It all depends on the customer and their goals as to how many are stocked. I will put between 50 and 100 pounds per acre in my pond, I stock a city park pond with 250#/acre but they get fished out pretty quickly. Minimum delivery is 50# or it just isn't worth the time and expense driving to a pond to stock them. They are more fragile than other fish, so more care has to go into hauling them than other fish which equals to more overhead.

Stocking starts when water temp is in the low 60°F range and the trout will live until the water temp warms up to 70°F the following Spring. Only one customers pond had the trout survive over the summer but his pond is exceptionally deep and we did some playing with the aeration system to get the deepest water oxygenated while still keeping it cold enough for the trout. If someone wants to do that to their pond we can do that, but I won't say here on the board what we did to get them to survive - we have to keep some of what we learned over the years to ourselves and not give everything away. Does KFC give out their batter recipe?

During the winter the trout will continue to eat floating pellets providing the pond is not iced over so I think they will hit top water. For sure they hit spinners/spoons/curly tail jigs/crank baits at a greater frequency than any other fish in the pond during the winter. When ice fishing they are caught more frequently than even Yellow Perch. I talked to a guy at the city park pond that caught and released 342 of the 1,000 trout that we stocked last year, and some of the trout that he caught were caught before, they still had the hook in them.
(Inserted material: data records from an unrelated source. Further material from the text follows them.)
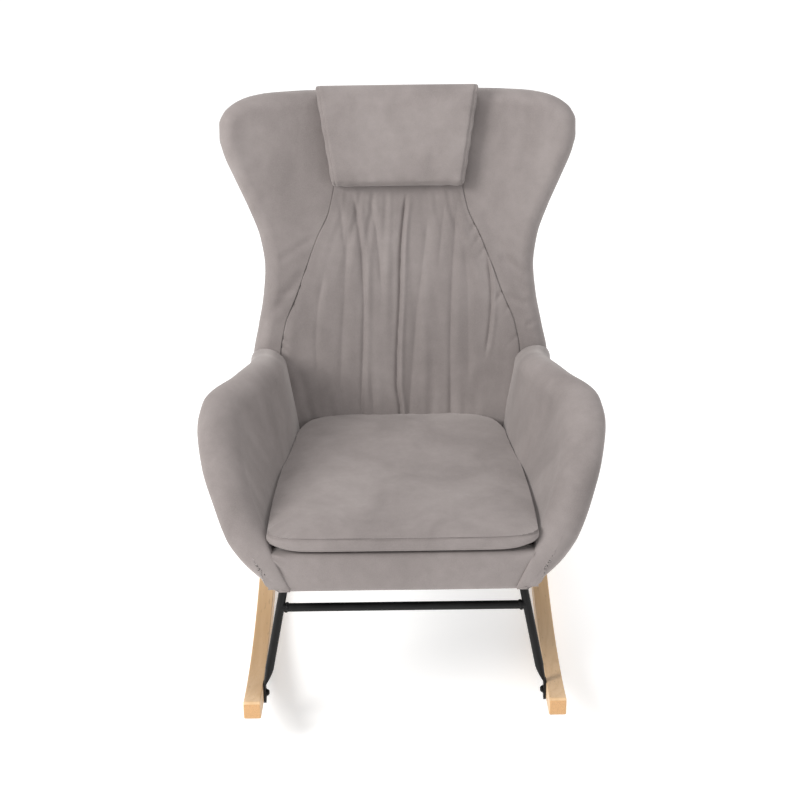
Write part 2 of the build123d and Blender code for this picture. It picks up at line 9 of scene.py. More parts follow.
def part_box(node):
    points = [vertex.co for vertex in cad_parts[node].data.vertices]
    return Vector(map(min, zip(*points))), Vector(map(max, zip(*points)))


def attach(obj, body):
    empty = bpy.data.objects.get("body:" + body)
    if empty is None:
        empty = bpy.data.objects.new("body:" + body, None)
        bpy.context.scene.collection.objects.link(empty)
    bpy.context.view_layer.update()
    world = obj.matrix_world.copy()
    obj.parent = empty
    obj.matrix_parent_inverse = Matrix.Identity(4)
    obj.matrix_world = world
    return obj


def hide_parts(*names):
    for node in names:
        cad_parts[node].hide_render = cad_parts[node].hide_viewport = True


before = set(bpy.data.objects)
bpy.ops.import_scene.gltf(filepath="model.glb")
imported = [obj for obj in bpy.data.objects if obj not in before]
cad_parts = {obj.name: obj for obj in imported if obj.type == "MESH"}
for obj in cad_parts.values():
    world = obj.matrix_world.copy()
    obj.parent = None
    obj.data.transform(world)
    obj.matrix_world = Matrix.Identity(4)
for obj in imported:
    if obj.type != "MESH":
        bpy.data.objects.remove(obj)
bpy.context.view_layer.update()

# ---------------------------------------------------------------- sizes shared with the frame, in metres

RECLINE = math.radians(19.0)
BACK_FOOT_Y = 0.164
BACK_FOOT_Z = 0.406
BACK_THICKNESS = 0.078
FRONT_LAYER = 0.049
BACK_BOTTOM_H = -0.110
CENTRE_BOTTOM_H = -0.055
BACK_TOP_H = 0.672
BACK_HALF_WIDTH = [(-0.110, 0.255), (-0.040, 0.272), (0.020, 0.287), (0.070, 0.300), (0.120, 0.306),
                   (0.190, 0.294), (0.250, 0.283), (0.310, 0.278), (0.370, 0.286), (0.430, 0.307),
                   (0.490, 0.333), (0.550, 0.357), (0.580, 0.363), (0.606, 0.363), (0.630, 0.353),
                   (0.645, 0.337), (0.658, 0.312), (0.667, 0.272), (0.671, 0.205), (0.672, 0.166)]
PANEL_SEAM = [(-0.110, 0.214), (-0.040, 0.214), (0.020, 0.228), (0.070, 0.238), (0.120, 0.249),
              (0.190, 0.238), (0.250, 0.214), (0.310, 0.192), (0.370, 0.169), (0.430, 0.142),
              (0.490, 0.132), (0.550, 0.141), (0.600, 0.150), (0.645, 0.158), (0.672, 0.162)]
WING_FORWARD = [(-0.110, 0.030), (0.200, 0.045), (0.400, 0.050), (0.670, 0.070)]
WING_REFERENCE = 0.360
SEAT_TILT = math.radians(3.6)
SEAT_FRONT_Y = -0.380
SEAT_BOTTOM_Z = 0.332
CUSHION_BOTTOM = 0.078
CUSHION_BORDER = 0.028
CUSHION_CROWN = 0.014
CUSHION_MIDDLE_Y = -0.110
CUSHION_OUTLINE = [(0.000, -0.389), (0.150, -0.3885), (0.215, -0.386), (0.243, -0.379), (0.256, -0.358),
                   (0.2555, -0.320), (0.2515, -0.232), (0.2405, -0.105), (0.2315, -0.035), (0.2215, 0.030),
                   (0.211, 0.085), (0.188, 0.132), (0.150, 0.152), (0.100, 0.158), (0.000, 0.160)]
APRON_BOTTOM = -0.013
APRON_TOP = 0.071
HEAD_PAD_H = (0.476, 0.682)
HEAD_PAD_HALF_WIDTH = (0.135, 0.167)

ARM_THICKNESS = 0.072
ARM_RIM = [(-0.394, 0.335), (-0.392, 0.372), (-0.372, 0.424), (-0.335, 0.478), (-0.285, 0.530),
           (-0.225, 0.574), (-0.160, 0.600), (-0.080, 0.611), (0.000, 0.604), (0.080, 0.586),
           (0.130, 0.568), (0.200, 0.546), (0.245, 0.532)]
ARM_BASE_X = [(-0.400, 0.258), (-0.300, 0.262), (-0.150, 0.256), (-0.020, 0.248), (0.080, 0.243),
              (0.200, 0.241)]
ARM_LEAN = [(-0.400, 0.420), (-0.300, 0.450), (-0.215, 0.435), (-0.125, 0.395), (-0.035, 0.235),
            (0.075, 0.140), (0.200, 0.190)]
ARM_BASE_Z = 0.340
ARM_ROUND = 0.034
ARM_TUCK = 0.040
PANEL_COVER = 0.0088

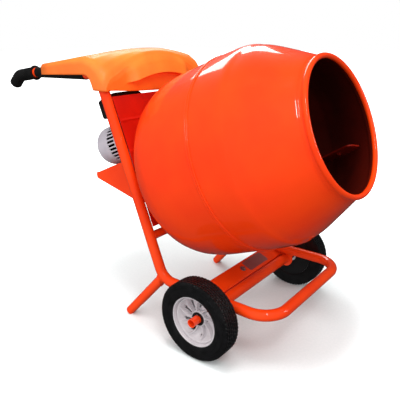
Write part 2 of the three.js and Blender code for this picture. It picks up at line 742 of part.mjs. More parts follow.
// ---------------------------------------------------------------- drive panel and guard
// A pressed sheet between drum and gearcase. Two cross folds set its middle back a little.
function drivePanel() {
  const [face, back, sheet] = [PANEL_AT + 3, PANEL_AT, 2.5];
  const [top, upperFold, lowerFold, bottom] = [297, 217, 116, -136];
  const outline = [
    [back, top], [back, upperFold], [back + 1.5, lowerFold], [back, bottom],
    [back + sheet, bottom], [face + 2.5, lowerFold], [face + 2.5, lowerFold + 3],
    [back + sheet + 1.5, lowerFold + 6], [back + sheet, upperFold - 4], [face + 3, upperFold],
    [face + 1, upperFold + 4], [back + sheet, top],
  ];
  const sheetSolid = alongY(polygon(outline), -221, 221);
  return cut(sheetSolid, turnedX(rod(0, 40, SHAFT_R + 3), 20));
}

const GUARD_Y = 211.4;
const GUARD_SHEET = 2;
const GUARD_TIP = [-190, 79];

// Two cheeks and a sloping floor that ends at the gearcase, with a low wall at the rear.
function motorGuard() {
  const [tipX, tipZ] = GUARD_TIP;
  const cheekOutline = [[-18, 94], [tipX, tipZ + 9], [tipX - 4, tipZ - 8], [-18, -52]];
  const cheeks = SIDES.map(([, side]) => {
    const [inner, outer] = [side * (GUARD_Y - GUARD_SHEET), side * GUARD_Y].sort((a, b) => a - b);
    return alongY(polygon(cheekOutline), inner, outer);
  });
  const slope = (tipZ - 8 + 52) / (tipX - 4 + 18);
  const floorAt = (x) => tipZ - 8 + (x - tipX + 4) * slope;
  const floorEnd = CASE_BACK - 1;
  const floor = polygon([
    [tipX - 4, tipZ - 8], [floorEnd, floorAt(floorEnd)], [floorEnd, floorAt(floorEnd) + 3],
    [tipX - 1, tipZ - 7], [tipX + 3, tipZ + 9], [tipX, tipZ + 9],
  ]);
  return join(cheeks[0], cheeks[1], alongY(floor, -GUARD_Y + 0.5, GUARD_Y - 0.5));
}

// ---------------------------------------------------------------- motor
const STATOR_AT = [-138, -80];

function motorBody() {
  const [front, back, bell] = [CASE_BACK - GAP, MOTOR_END + 62, 5];
  const outline = [
    [front, 24.3], [front, 70], [front - 8, 70], [front - 10, MOTOR_R - 5], [back, MOTOR_R - 5],
    [back, 24.3], [back + bell, 24.3], [back + bell, MOTOR_R - 5 - bell], [front - 8, MOTOR_R - 5 - bell],
    [front - 8, 24.3], [front, 24.3],
  ];
  const fins = Array.from({ length: 16 }, (_, i) => {
    const fin = block([back + 4, front - 9], [-1.6, 1.6], [MOTOR_R - 8, MOTOR_R]);
    return fin.rotateX((2 * Math.PI * i) / 16);
  });
  return join(turnedX(outline, 20), ...fins);
}

// A domed cover over the fan and the body's rear, with air slots round its front.
function fanCowl() {
  const wall = 2.5;
  const end = MOTOR_END;
  const outline = [
    [COWL_FRONT, COWL_R - wall], [COWL_FRONT, COWL_R], [end + 36, COWL_R], [end + 22, COWL_R - 2.5],
    [end + 12, COWL_R - 8.5], [end + 5, COWL_R - 17], [end + 1, COWL_R - 27], [end, COWL_R - 39], [end, 14],
    [end + wall, 14], [end + wall, COWL_R - 40], [end + 3.4, COWL_R - 28], [end + 7.1, COWL_R - 18.5],
    [end + 13.7, COWL_R - 10.7], [end + 23, COWL_R - 5], [end + 36, COWL_R - wall],
    [COWL_FRONT, COWL_R - wall],
  ];
  const slots = Array.from({ length: 16 }, (_, i) => {
    const slot = block([COWL_FRONT - 42, COWL_FRONT - 10], [-5, 5], [COWL_R - 6, COWL_R + 4]);
    return slot.rotateX((2 * Math.PI * i) / 16);
  });
  return cut(turnedX(outline, 32), ...slots);
}

const FAN_AT = [-190, -162];

function fan() {
  const [from, to] = FAN_AT;
  const hub = turnedX(ring(from, to, 7 + GAP, 16), 16);
  const blades = Array.from({ length: 7 }, (_, i) => {
    const blade = block([from + 2, to - 2], [-1.5, 1.5], [14, 53]);
    return blade.rotateX((2 * Math.PI * i) / 7);
  });
  return join(hub, ...blades);
}

// It sits on the cowl, with a saddle that follows the cowl's curve.
function terminalBox() {
  const top = MOTOR_H + COWL_R;
  const box = block([-138, -90], [MOTOR_Y + 8, MOTOR_Y + 68], [top + 3, top + 27]);
  const saddle = block([-132, -96], [MOTOR_Y + 12, MOTOR_Y + 36], [top - 8, top + 5]);
  const clearance = turnedX(rod(-300, 0, COWL_R + GAP), 32).translate(0, MOTOR_Y, MOTOR_H);
  return cut(join(box, saddle), clearance);
}

function buildMotor() {
  const atMotor = (geometry) => geometry.translate(0, MOTOR_Y, MOTOR_H);
  place(tilted, 'motor_body', atMotor(motorBody()), ALUMINIUM);
  place(tilted, 'fan_cowl', atMotor(fanCowl()), GREY_PLASTIC);
  place(tilted, 'cooling_fan', atMotor(fan()), BLACK_PLASTIC);
  place(tilted, 'motor_shaft', motorShaft(), BARE_STEEL);
  const [front, back] = [CASE_BACK - 8, MOTOR_END + 62];
  place(tilted, 'motor_bearing_front', atMotor(bearing(front, front + 7, 7 + RUN, 24)), BARE_STEEL);
  place(tilted, 'motor_bearing_rear', atMotor(bearing(back, back + 5, 7 + RUN, 24)), BARE_STEEL);
  place(tilted, 'stator', atMotor(turnedX(ring(...STATOR_AT, 37, MOTOR_R - 11.2), 24)), COPPER_WOUND);
  place(tilted, 'rotor', atMotor(turnedX(ring(...STATOR_AT, 7 + GAP, 35.5), 24)), BARE_STEEL);
  place(tilted, 'terminal_box', terminalBox(), BLACK_PLASTIC);
}

// ---------------------------------------------------------------- switch
const SWITCH = { x: [-70, -22], y: [-207, -48], z: [246, 310] };
const BUTTON_R = 9;
const BUTTON_Z = 274;
const BUTTON_Y = { start: -187, stop: -157 };

// The box's face is at the rear, towards whoever holds the handles.
function switchBox() {
  const wells = Object.values(BUTTON_Y).map((y) => (
    turnedX(rod(SWITCH.x[0] - 1, SWITCH.x[0] + 14, BUTTON_R + 0.5), 16).translate(0, y, BUTTON_Z)
  ));
  const inletHole = block([-66.5, -48], [-141, -121.5], [240, 262]);
  return cut(block(SWITCH.x, SWITCH.y, SWITCH.z), ...wells, inletHole);
}

function buildSwitch() {
  place(tilted, 'switch_box', switchBox(), BLACK_PLASTIC);
  const cap = rod(SWITCH.x[0] - 5, SWITCH.x[0] + 7, BUTTON_R);
  const button = (y) => turnedX(cap, 16).translate(0, y, BUTTON_Z);
  place(tilted, 'start_button', button(BUTTON_Y.start), GREEN_PLASTIC);
  place(tilted, 'stop_button', button(BUTTON_Y.stop), RED_PLASTIC);
  const inlet = block([-66, -48.5], [-140.5, -122], [236, 261.5]);
  place(tilted, 'power_inlet', cut(inlet, block([-62.5, -52], [-137, -125.5], [230, 254])), BLACK_PLASTIC);
}

// ---------------------------------------------------------------- hood
// Cross-sections of the hood's outside, from front to rear: place along X, height of the crown, height
// of the shoulders above the handles, and how far the shoulders are rounded.
const HOOD_SECTIONS = [
  { x: -404, crown: 862, shoulder: 782, half: 244, round: 60 },
  { x: -412, crown: 873, shoulder: 800, half: 249, round: 55 },
  { x: -430, crown: 879, shoulder: 822, half: 252, round: 45 },
  { x: -462, crown: 881, shoulder: 842, half: 253, round: 34 },
  { x: -500, crown: 879, shoulder: 851, half: 253, round: 26 },
  { x: -560, crown: 868, shoulder: 846, half: 253, round: 22 },
  { x: -640, crown: 850, shoulder: 836, half: 253, round: 18 },
  { x: -722, crown: 832, shoulder: 826, half: 253, round: 16 },
];
const HOOD_WALL = 3;
const HOOD_HEM_Z = 740;
const HOOD_CAVITY = [-415, -740]; // where the inside goes from its domed front to its open rear end
const HOOD_ROOF_END = -590;

function hoodSection({ x, crown, shoulder, half, round }, inset, drop) {
  const steps = 4;
  const [top, side, turn] = [crown - inset, half - inset, Math.max(round - inset, 4)];
  const knee = shoulder - inset;
  const right = [[side, HOOD_HEM_Z - drop]];
  for (let i = 0; i <= steps; i += 1) {
    const angle = (i / steps) * 75 * DEG;
    right.push([side - turn * (1 - Math.cos(angle)), knee - turn * 0.55 + turn * 0.9 * Math.sin(angle)]);
  }
  const [lastY, lastZ] = right[right.length - 1];
  for (let i = 1; i <= steps; i += 1) {
    const y = lastY * (1 - i / steps);
    right.push([y, lastZ + (top - lastZ) * (1 - (y / lastY) ** 2)]);
  }
  const left = right.slice(0, -1).reverse().map(([y, z]) => [-y, z]);
  return [...right, ...left].map(([y, z]) => new THREE.Vector3(x, y, z));
}

function hood() {
  const outer = lofted(HOOD_SECTIONS.map((section) => hoodSection(section, 0, 0)));
  const [first, second, ...rest] = HOOD_SECTIONS;
  const last = rest[rest.length - 1];
  const cavity = [
    { ...first, x: first.x - HOOD_WALL }, { ...second, x: HOOD_CAVITY[0] }, ...rest.slice(0, -1),
    { ...last, x: HOOD_CAVITY[1] },
  ];
  const inner = lofted(cavity.map((section) => hoodSection(section, HOOD_WALL, 20)));
  const armpitX = -484;
  const backOfLeg = (z) => columnX(z) - 26;
  const below = polygon([
    [backOfLeg(700), 700], [backOfLeg(790), 790], [armpitX - 8, 803], [-740, 794], [-740, 700],
  ]);
  const betweenArms = block([-760, HOOD_ROOF_END], [-204, 204], [700, 900]);
  const hem = polygon([
    [-300, 700], [-300, 757], [-215, 755], [-120, 746], [0, 742],
    [120, 746], [215, 755], [300, 757], [300, 700],
  ]);
  return cut(
    outer,
    inner,
    alongY(below, -300, 300),
    betweenArms,
    alongX(hem, -500, -390),
  );
}

function buildHood() {
  place(model, 'hood', hood(), HOOD_PLASTIC);
}

// ---------------------------------------------------------------- build
buildFrameTubes();
buildAxle();
buildWheels();
buildGrips();
buildDrum();
buildGears();
buildGearcase();
place(tilted, 'drive_panel', drivePanel(), PANEL_PAINT);
place(tilted, 'motor_guard', motorGuard(), PANEL_PAINT);
buildMotor();
buildSwitch();
buildHood();

// The origin is under the middle of the whole mixer's box.
model.updateMatrixWorld(true);
const extent = new THREE.Box3().setFromObject(model, true);
model.position.x = -(extent.min.x + extent.max.x) / 2;

export default model;
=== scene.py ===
"""Looks for a portable electric tip-over concrete mixer, built round its CAD model.

Outlines are in millimetres, in two frames of the mixer's own. The ground frame has its origin on the floor
under the axle, with X forwards and Z up. The shaft frame has its origin where the drum's shaft crosses the
leaning columns: x runs along the shaft towards the mouth, y to the mixer's left and h up the columns.
"""

import json
import math

import bmesh
import bpy
from mathutils import Matrix, Vector
from mathutils.geometry import tessellate_polygon


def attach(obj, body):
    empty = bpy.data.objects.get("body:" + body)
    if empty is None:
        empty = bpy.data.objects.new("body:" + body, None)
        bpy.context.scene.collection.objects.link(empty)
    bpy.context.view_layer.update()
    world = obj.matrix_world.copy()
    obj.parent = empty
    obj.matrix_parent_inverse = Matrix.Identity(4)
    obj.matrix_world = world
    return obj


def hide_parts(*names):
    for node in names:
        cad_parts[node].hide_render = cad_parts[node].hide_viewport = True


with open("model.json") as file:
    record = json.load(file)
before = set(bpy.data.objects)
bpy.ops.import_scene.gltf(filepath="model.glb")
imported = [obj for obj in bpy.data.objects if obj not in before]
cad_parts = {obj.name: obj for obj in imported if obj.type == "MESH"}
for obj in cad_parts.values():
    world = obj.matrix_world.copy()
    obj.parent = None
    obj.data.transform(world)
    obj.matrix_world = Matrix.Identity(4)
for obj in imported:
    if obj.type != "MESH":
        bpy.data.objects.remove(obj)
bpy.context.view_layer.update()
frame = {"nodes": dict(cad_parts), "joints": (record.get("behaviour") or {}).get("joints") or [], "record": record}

MM = 0.001
TURN = 2 * math.pi
JOINTS = {joint["name"]: joint for joint in frame["joints"]}
AXLE = Vector(JOINTS["left_wheel_spin"]["pos_m"])
SHAFT_ROOT = Vector(JOINTS["drum_spin"]["pos_m"])
SHAFT = Vector(JOINTS["drum_spin"]["axis"]).normalized()
UP_COLUMN = Vector((-SHAFT.z, 0, SHAFT.x))
MOTOR_ROOT = Vector(JOINTS["motor_spin"]["pos_m"])

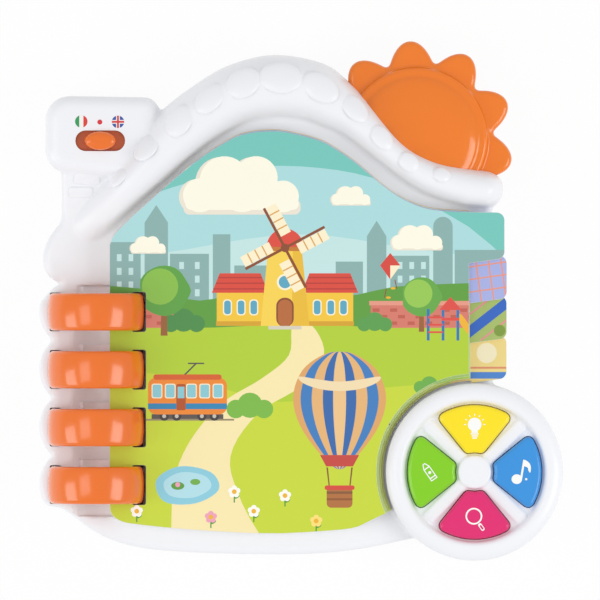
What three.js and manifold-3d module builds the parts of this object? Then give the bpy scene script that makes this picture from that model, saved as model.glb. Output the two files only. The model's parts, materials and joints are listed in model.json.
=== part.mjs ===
// Baby book: a white moulded house that lies on its back, with four thick leaves on open rings,
// an orange sun behind the roof band, a slider on the chimney and a round pod with four buttons.
// Millimetres. X to the right, Y towards the roof, Z up towards the reader. The rear face is z = 0.

import * as THREE from 'three';
import { mergeVertices } from 'three/addons/utils/BufferGeometryUtils.js';
import Module from 'manifold-3d';

const wasm = await Module();
wasm.setup();

// Clearances
const seatGap = 0.3;
const leafGap = 0.3;
const slideGap = 0.35;

// Housing: two half shells that meet at the split plane
const wall = 2.4;
const splitZ = 10;
const trayZ = 22;
const rimRound = 3;
const cellDiameter = 14.5;

// Leaves and their rings
const leafCount = 4;
const leafThickness = 2.6;
const leafPitch = leafThickness + leafGap;
const stackBottom = trayZ + leafGap;
const stackTop = stackBottom + leafCount * leafPitch - leafGap;
const hingeX = -104.9;
const hingeZ = (stackBottom + stackTop) / 2;
const leafLeft = hingeX + 7;
const leafRight = 86.4;
const leafStep = 0.4;
const tabReach = 104.6;
const tabHeight = 22.5;
const tabTop = 43.6;
const ringPitch = 29.6;
const ringFirstY = -5.8;
const ringInner = 19.9;
const ringThickness = 5;
const ringOuter = ringInner + ringThickness;
const ringWidth = 19.1;
const ringRound = 1.5;
const ringLegInset = 1.3;
const ringLegDepth = 10;
const ringLegWidth = 15;
const ringSideGap = 0.7;
const ringCentres = [0, 1, 2, 3].map((i) => ringFirstY - i * ringPitch);

// Spine trough below the hinge edge of the leaves
const troughRadius = 11.5;
const troughTop = 8;
const troughBottom = -111;
const ribRadius = 9.6;
const ribHalfWidth = 7.4;
const ribHeight = 3.4;

// Scalloped edge left of the rings
const lobeRadius = 19.1;
const lobeCentreX = -115.4;

// Roof band
const bandBaseZ = 16;
const bandArcs = 6;
const bandStations = 24;

// Chimney and its slider
const chimneyZ = 31;
const stackZ = 27;
const slotX = -102.8;
const slotY = 82;
const slotLength = 25.5;
const slotWidth = 10.6;
const knobLength = 16.2;
const knobWidth = 9.7;
const knobRise = 3.6;
const sliderTravel = 4.9;
const sliderPlate = 1.4;

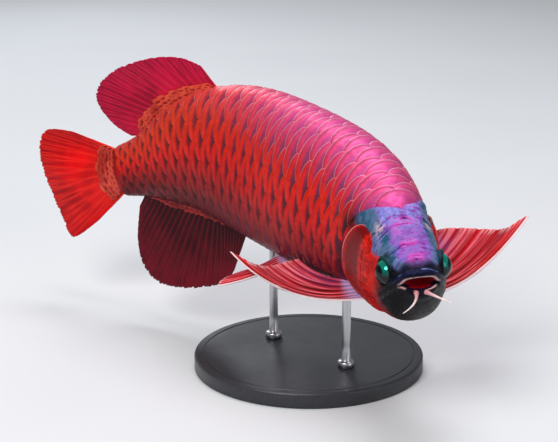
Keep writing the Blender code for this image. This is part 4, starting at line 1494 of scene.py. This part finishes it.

If hooked deeply, he'd just cut the line and release them.

I stocked a dozen Golden Rainbow Trout in a very good customers pond as a prank without telling him. I got a phone call when he pulled one out, "What the @#&! is this fish? I've never seen it before??" He wasn't upset, just wondering just what this golden colored fish was. He caught all 12 while ice fishing, and the pond is 4 acres.

Up here, they need to be harvested by mid May to the end of June, depending on the year to get them out before they die.

We typically stock RBT that weigh a pound each, but we have stocked fish that were two pounds each. just due to availability.

Trout will put on weight exceptionally fast if fed a good fish food. I stocked a few of the 2#'ers in my pond, and when caught in early June they were 7# and 24" long. It seems that trout will convert a good commercial fish food like Optimal Bass food at almost a 1:1 ratio.